Source Code Analysis
Source code analysis is the automated or manual examination of software source code to identify defects, security vulnerabilities, coding policy violations, and maintainability issues without executing the program.
Expanded Explanation
1. Technical Function and Core Characteristics
Source code analysis inspects program code, associated configuration files, and build scripts to detect weaknesses, errors, and policy deviations. It uses pattern matching, dataflow analysis, control flow analysis, and formal methods to evaluate code structure and behavior.
Practitioners distinguish between static analysis, which examines code at rest, and hybrid approaches that incorporate runtime information or symbolic execution. These methods support detection of common weakness enumerations, insecure APIs, injection flaws, buffer handling errors, and logic issues before deployment.
2. Enterprise Usage and Architectural Context
Enterprises use source code analysis within secure software development life cycles and DevSecOps pipelines to enforce internal coding standards, regulatory requirements, and external security guidance. Tools integrate with version control, Continuous Integration (CI) systems, and issue trackers to provide automated gates and feedback loops.
Architects position source code analysis alongside threat modeling, dependency scanning, and penetration testing as part of defense in depth. Outputs from analysis feed risk registers, security baselines, remediation backlogs, and compliance evidence for frameworks such as NIST software supply chain guidance.

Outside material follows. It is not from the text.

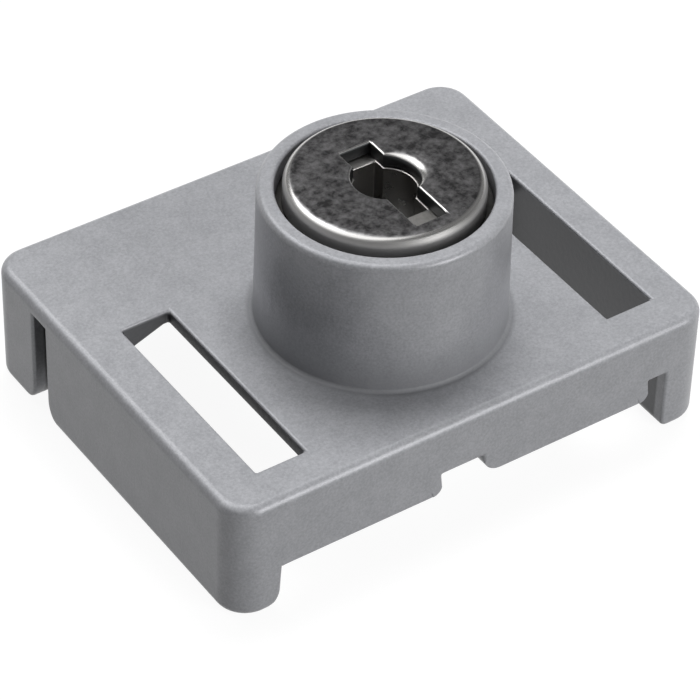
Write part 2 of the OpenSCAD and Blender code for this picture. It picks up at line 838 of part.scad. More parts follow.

3. Related or Adjacent Technologies
Source code analysis relates to static Application Security Testing (AST), Software Composition Analysis (SCA), dynamic AST, and interactive AST. Static AST focuses on code-level security issues, while SCA evaluates third-party and open-source components.
It also aligns with secure coding standards such as Computer Emergency Readiness Team (CERT) guidelines and Open Web Application Security Project (OWASP) recommendations, which define rules that analysis tools can encode. Integration with Integrated Development Environments (IDEs) and code review platforms provides developers with near real-time findings during implementation.
4. Business and Operational Significance
Source code analysis supports risk management by identifying exploitable weaknesses earlier in the lifecycle when remediation cost is lower than in production. It contributes to software assurance objectives that regulators, auditors, and customers increasingly reference in procurement and oversight processes.
Operational teams use analysis results to prioritize remediation based on severity, exploitability, and compliance relevance. Leadership uses aggregated metrics from source code analysis to monitor software quality trends, evaluate vendor security posture, and inform investment in secure development training and tooling.